WHAT YOU NEED TO DO - Return exactly and only these lines: the first of the listing through the one containing "the left one.".

DATA EXCERPTS -
☆ ☆ ☆ ☆ ☆ ☆ ☆

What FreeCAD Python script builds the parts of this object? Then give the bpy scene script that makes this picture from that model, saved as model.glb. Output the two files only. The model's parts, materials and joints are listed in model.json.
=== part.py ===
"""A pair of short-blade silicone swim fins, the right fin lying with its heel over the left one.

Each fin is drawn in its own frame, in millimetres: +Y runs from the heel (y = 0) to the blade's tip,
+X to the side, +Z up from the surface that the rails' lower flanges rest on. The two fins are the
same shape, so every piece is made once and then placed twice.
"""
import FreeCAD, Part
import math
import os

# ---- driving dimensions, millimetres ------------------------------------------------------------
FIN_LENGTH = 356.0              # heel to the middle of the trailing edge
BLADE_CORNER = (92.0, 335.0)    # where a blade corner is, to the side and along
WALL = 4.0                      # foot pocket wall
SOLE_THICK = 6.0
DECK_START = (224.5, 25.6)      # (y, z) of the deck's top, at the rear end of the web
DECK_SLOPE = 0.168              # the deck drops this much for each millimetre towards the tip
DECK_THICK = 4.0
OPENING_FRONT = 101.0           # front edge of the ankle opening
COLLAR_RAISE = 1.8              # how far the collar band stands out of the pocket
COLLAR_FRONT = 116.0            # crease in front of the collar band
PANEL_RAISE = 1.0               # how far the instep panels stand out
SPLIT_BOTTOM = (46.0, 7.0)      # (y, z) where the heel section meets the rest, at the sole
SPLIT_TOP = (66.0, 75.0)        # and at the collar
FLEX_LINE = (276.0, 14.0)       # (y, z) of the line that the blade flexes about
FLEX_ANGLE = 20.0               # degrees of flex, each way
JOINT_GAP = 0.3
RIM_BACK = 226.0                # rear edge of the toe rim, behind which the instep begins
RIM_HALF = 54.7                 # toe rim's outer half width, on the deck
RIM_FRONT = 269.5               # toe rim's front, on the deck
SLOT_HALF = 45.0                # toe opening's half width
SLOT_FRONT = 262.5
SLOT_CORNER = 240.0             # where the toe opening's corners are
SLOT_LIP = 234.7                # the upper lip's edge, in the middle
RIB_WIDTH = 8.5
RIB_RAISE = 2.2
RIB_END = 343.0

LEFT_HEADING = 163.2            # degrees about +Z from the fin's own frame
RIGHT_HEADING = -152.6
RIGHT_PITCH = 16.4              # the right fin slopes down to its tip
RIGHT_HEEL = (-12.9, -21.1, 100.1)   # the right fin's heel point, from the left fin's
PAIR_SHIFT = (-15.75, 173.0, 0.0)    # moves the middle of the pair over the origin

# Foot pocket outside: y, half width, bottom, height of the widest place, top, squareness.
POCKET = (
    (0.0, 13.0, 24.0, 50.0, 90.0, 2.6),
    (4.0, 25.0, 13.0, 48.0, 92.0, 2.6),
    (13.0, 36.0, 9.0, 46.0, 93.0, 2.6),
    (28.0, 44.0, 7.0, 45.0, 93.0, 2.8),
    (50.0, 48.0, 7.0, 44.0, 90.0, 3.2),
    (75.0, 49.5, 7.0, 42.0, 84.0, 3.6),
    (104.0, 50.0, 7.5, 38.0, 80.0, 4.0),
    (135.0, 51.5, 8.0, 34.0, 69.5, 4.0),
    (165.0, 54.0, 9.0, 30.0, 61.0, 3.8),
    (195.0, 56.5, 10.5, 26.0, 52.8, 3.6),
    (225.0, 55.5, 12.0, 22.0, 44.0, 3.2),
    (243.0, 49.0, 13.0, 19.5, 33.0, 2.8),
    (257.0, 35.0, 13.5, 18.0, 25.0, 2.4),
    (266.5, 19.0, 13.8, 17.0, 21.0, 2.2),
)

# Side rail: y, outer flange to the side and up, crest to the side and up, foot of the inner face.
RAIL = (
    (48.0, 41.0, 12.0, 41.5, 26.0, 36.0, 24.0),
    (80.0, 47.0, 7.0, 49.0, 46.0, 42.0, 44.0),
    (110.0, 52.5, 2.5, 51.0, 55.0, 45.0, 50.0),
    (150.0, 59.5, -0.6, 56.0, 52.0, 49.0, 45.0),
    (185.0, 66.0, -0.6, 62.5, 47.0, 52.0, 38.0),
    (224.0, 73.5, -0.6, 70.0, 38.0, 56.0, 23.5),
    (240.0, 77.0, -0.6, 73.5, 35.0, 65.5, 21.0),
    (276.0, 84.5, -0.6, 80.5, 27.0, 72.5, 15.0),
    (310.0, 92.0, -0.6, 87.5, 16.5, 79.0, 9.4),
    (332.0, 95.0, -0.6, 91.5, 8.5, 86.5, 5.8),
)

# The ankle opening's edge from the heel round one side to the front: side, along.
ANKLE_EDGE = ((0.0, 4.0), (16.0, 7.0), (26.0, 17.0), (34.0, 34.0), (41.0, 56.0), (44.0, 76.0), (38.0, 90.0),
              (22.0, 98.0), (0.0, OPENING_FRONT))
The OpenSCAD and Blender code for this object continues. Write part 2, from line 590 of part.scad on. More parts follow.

☆ ☆ ☆ ☆ ☆ ☆ ☆

EXERCISE SOLUTION -
What FreeCAD Python script builds the parts of this object? Then give the bpy scene script that makes this picture from that model, saved as model.glb. Output the two files only. The model's parts, materials and joints are listed in model.json.
=== part.py ===
"""A pair of short-blade silicone swim fins, the right fin lying with its heel over the left one.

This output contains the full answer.